Simultaneous retrieval of aerosol and coastal ocean properties by optimal estimation

Knut Stamnes, Stevens Institute of Technology, kstamnes@stevens.edu (Presenting)
Wei Li, Stevens Institute of Technology, wei.li@stevens.edu
Robert Spurr, RT Solutions, rtsolutions@verizon.net
Jakob J Stamnes, University of Bergen, Norway, jakobj.stamnes@ift.uib.no

We analyze Sea Viewing Wide Field-Of-View Sensor (SeaWiFS) images over the Santa Barbara Channel (SBC). Pixel-by-pixel measurements of radiances at eight SeaWiFS channels and analytic Jacobians are simulated using a coupled atmosphere-ocean radiative transfer model. The inverse algorithm is based on optimal estimation with loosely constrained a priori data. The 5-element state vector has two aerosol (optical depth at 865 nm, bimodal fraction of particles) and three marine (chlorophyll concentration, detrital/dissolved-matter absorption at 443 nm, and backscattering coefficient at 443 nm) parameters.

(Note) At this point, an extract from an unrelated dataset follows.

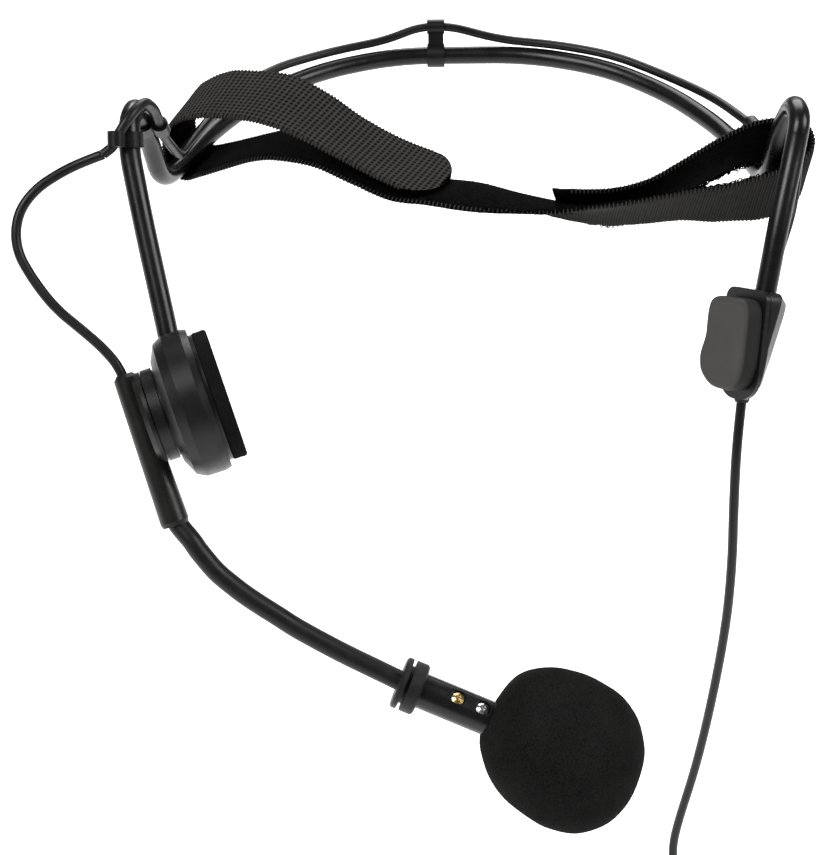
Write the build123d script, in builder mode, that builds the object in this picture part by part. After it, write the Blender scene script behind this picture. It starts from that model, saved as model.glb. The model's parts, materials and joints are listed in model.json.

The retrieval is stable and well posed; the results are smoother and show less spread than those derived from the standard SeaDAS v4.8 algorithm. For an 8 February 2003 SeaWiFS image, the average radiance residual is less than 1% for seven SeaWiFS channels, and less than 2% for the 765 nm channel. For a series of SBC SeaWiFS match-up cases over a 4-year period, estimated water-leaving radiances agree well with field measurements.